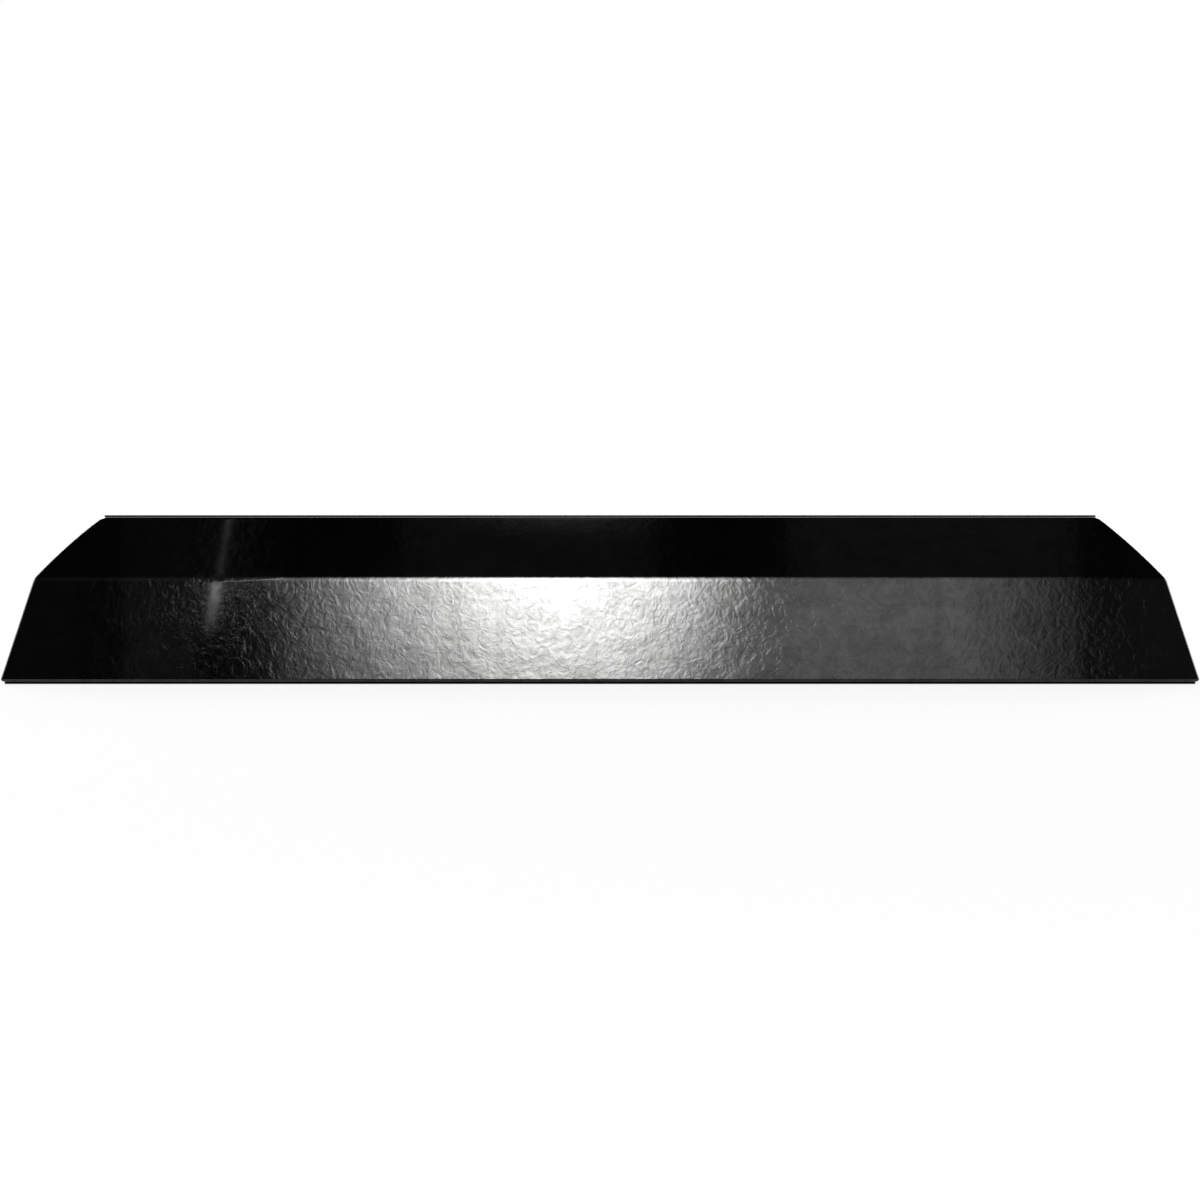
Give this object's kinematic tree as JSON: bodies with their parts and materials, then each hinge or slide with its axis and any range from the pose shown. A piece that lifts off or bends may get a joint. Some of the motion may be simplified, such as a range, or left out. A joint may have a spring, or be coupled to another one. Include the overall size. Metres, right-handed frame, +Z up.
{
  "type": "kick plate",
  "caption": "Cooker kick plate: black enamelled folded steel front with a leaning lower face, bowed upper face and mitred end returns, hung from slotted brackets with wing nuts.",
  "frame": {"origin": "on the floor, at the middle of the footprint with the brackets at mid travel", "axes": "+X to the right along the plate's length seen from the front, +Y back under the cooker, +Z up; the front faces -Y"},
  "size_m": [0.9, 0.1042, 0.1267],
  "materials": {
    "black_enamel": "gloss enamel with a slight orange-peel",
    "galvanised_steel": "galvanised, faint spangle",
    "zinc_plated_steel": "bright zinc plate",
    "black_rubber": "matt EPDM strip"
  },
  "bodies": {
    "plate": {"front_panel": "black_enamel", "end_return_left": "black_enamel", "end_return_right": "black_enamel", "corner_gusset_left": "galvanised_steel", "corner_gusset_right": "galvanised_steel", "rear_stiffener": "galvanised_steel", "floor_seal": "black_rubber", "top_seal": "black_rubber", "clinch_stud_left": "zinc_plated_steel", "flat_washer_left": "zinc_plated_steel", "spring_washer_left": "zinc_plated_steel", "clinch_stud_centre": "zinc_plated_steel", "flat_washer_centre": "zinc_plated_steel", "spring_washer_centre": "zinc_plated_steel", "clinch_stud_right": "zinc_plated_steel", "flat_washer_right": "zinc_plated_steel", "spring_washer_right": "zinc_plated_steel"},
    "bracket_left": {"fixing_bracket_left": "galvanised_steel"},
    "nut_left": {"wing_nut_left": "zinc_plated_steel"},
    "bracket_centre": {"fixing_bracket_centre": "galvanised_steel"},
    "nut_centre": {"wing_nut_centre": "zinc_plated_steel"},
    "bracket_right": {"fixing_bracket_right": "galvanised_steel"},
    "nut_right": {"wing_nut_right": "zinc_plated_steel"}
  },
  "joints": [
    {"name": "bracket_left_slide", "type": "slide", "parent": "plate", "child": "bracket_left", "axis": [0, 1, 0], "range_m": [-0.006, 0.006]},
    {"name": "wing_nut_left_turn", "type": "hinge", "parent": "plate", "child": "nut_left", "pos_m": [-0.3, 0.02957, 0.1156], "axis": [0, 0, -1], "range_deg": [0, 450]},
    {"name": "bracket_centre_slide", "type": "slide", "parent": "plate", "child": "bracket_centre", "axis": [0, 1, 0], "range_m": [-0.006, 0.006]},
    {"name": "wing_nut_centre_turn", "type": "hinge", "parent": "plate", "child": "nut_centre", "pos_m": [0, 0.02957, 0.1156], "axis": [0, 0, -1], "range_deg": [0, 450]},
    {"name": "bracket_right_slide", "type": "slide", "parent": "plate", "child": "bracket_right", "axis": [0, 1, 0], "range_m": [-0.006, 0.006]},
    {"name": "wing_nut_right_turn", "type": "hinge", "parent": "plate", "child": "nut_right", "pos_m": [0.3, 0.02957, 0.1156], "axis": [0, 0, -1], "range_deg": [0, 450]}
  ]
}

- **GIVEN TASK**
Quote the data in full, keeping each word unchanged.

- **EXERCISE RESULT**
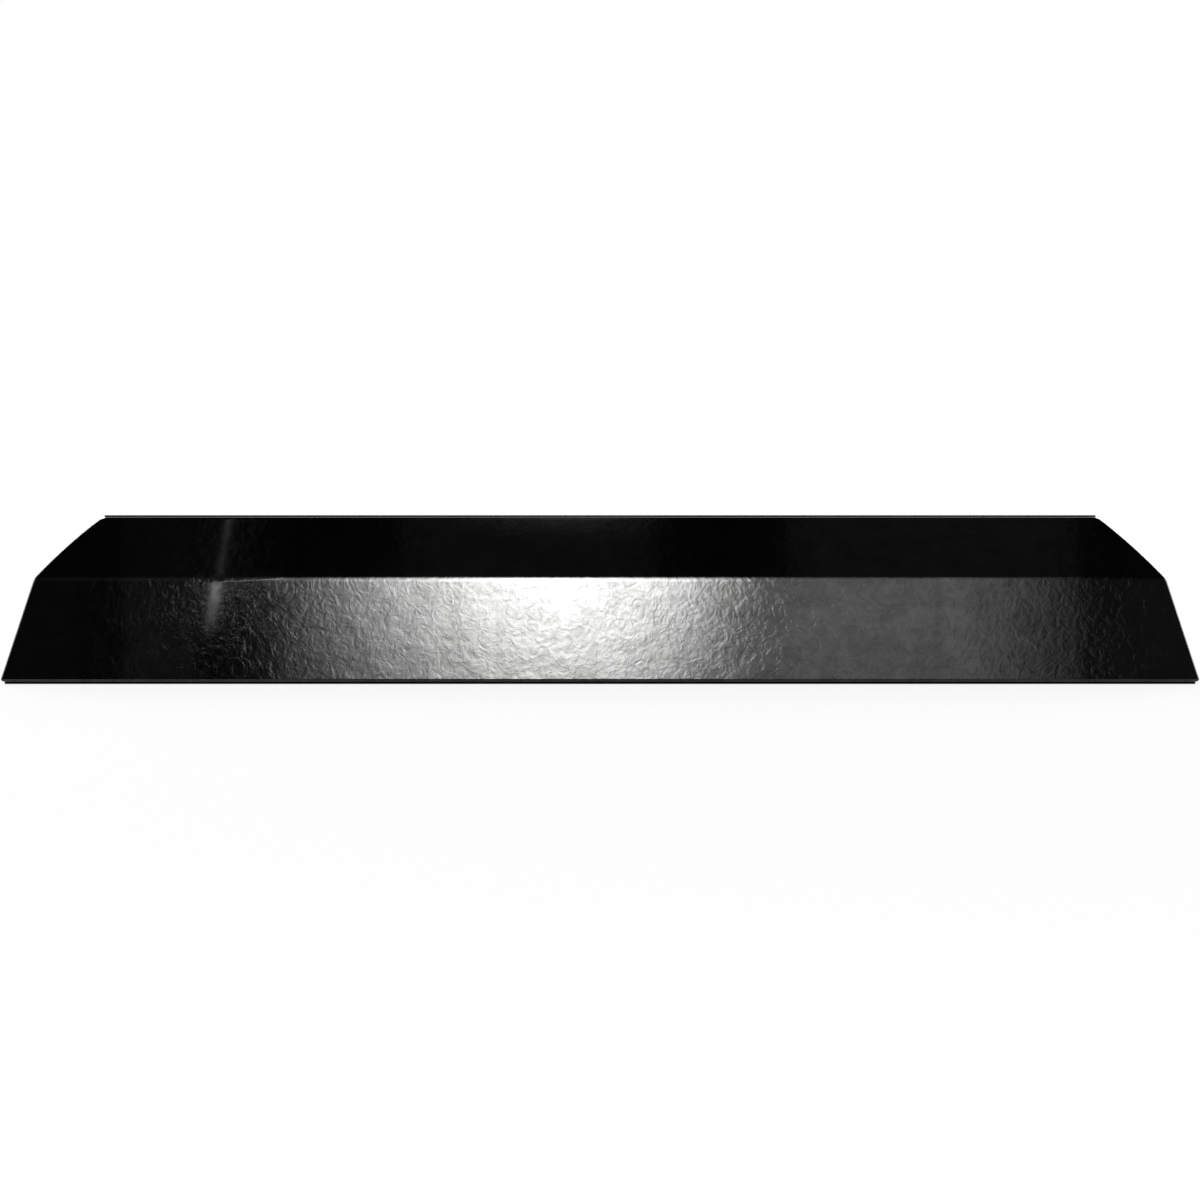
Give this object's kinematic tree as JSON: bodies with their parts and materials, then each hinge or slide with its axis and any range from the pose shown. A piece that lifts off or bends may get a joint. Some of the motion may be simplified, such as a range, or left out. A joint may have a spring, or be coupled to another one. Include the overall size. Metres, right-handed frame, +Z up.
{
  "type": "kick plate",
  "caption": "Cooker kick plate: black enamelled folded steel front with a leaning lower face, bowed upper face and mitred end returns, hung from slotted brackets with wing nuts.",
  "frame": {"origin": "on the floor, at the middle of the footprint with the brackets at mid travel", "axes": "+X to the right along the plate's length seen from the front, +Y back under the cooker, +Z up; the front faces -Y"},
  "size_m": [0.9, 0.1042, 0.1267],
  "materials": {
    "black_enamel": "gloss enamel with a slight orange-peel",
    "galvanised_steel": "galvanised, faint spangle",
    "zinc_plated_steel": "bright zinc plate",
    "black_rubber": "matt EPDM strip"
  },
  "bodies": {
    "plate": {"front_panel": "black_enamel", "end_return_left": "black_enamel", "end_return_right": "black_enamel", "corner_gusset_left": "galvanised_steel", "corner_gusset_right": "galvanised_steel", "rear_stiffener": "galvanised_steel", "floor_seal": "black_rubber", "top_seal": "black_rubber", "clinch_stud_left": "zinc_plated_steel", "flat_washer_left": "zinc_plated_steel", "spring_washer_left": "zinc_plated_steel", "clinch_stud_centre": "zinc_plated_steel", "flat_washer_centre": "zinc_plated_steel", "spring_washer_centre": "zinc_plated_steel", "clinch_stud_right": "zinc_plated_steel", "flat_washer_right": "zinc_plated_steel", "spring_washer_right": "zinc_plated_steel"},
    "bracket_left": {"fixing_bracket_left": "galvanised_steel"},
    "nut_left": {"wing_nut_left": "zinc_plated_steel"},
    "bracket_centre": {"fixing_bracket_centre": "galvanised_steel"},
    "nut_centre": {"wing_nut_centre": "zinc_plated_steel"},
    "bracket_right": {"fixing_bracket_right": "galvanised_steel"},
    "nut_right": {"wing_nut_right": "zinc_plated_steel"}
  },
  "joints": [
    {"name": "bracket_left_slide", "type": "slide", "parent": "plate", "child": "bracket_left", "axis": [0, 1, 0], "range_m": [-0.006, 0.006]},
    {"name": "wing_nut_left_turn", "type": "hinge", "parent": "plate", "child": "nut_left", "pos_m": [-0.3, 0.02957, 0.1156], "axis": [0, 0, -1], "range_deg": [0, 450]},
    {"name": "bracket_centre_slide", "type": "slide", "parent": "plate", "child": "bracket_centre", "axis": [0, 1, 0], "range_m": [-0.006, 0.006]},
    {"name": "wing_nut_centre_turn", "type": "hinge", "parent": "plate", "child": "nut_centre", "pos_m": [0, 0.02957, 0.1156], "axis": [0, 0, -1], "range_deg": [0, 450]},
    {"name": "bracket_right_slide", "type": "slide", "parent": "plate", "child": "bracket_right", "axis": [0, 1, 0], "range_m": [-0.006, 0.006]},
    {"name": "wing_nut_right_turn", "type": "hinge", "parent": "plate", "child": "nut_right", "pos_m": [0.3, 0.02957, 0.1156], "axis": [0, 0, -1], "range_deg": [0, 450]}
  ]
}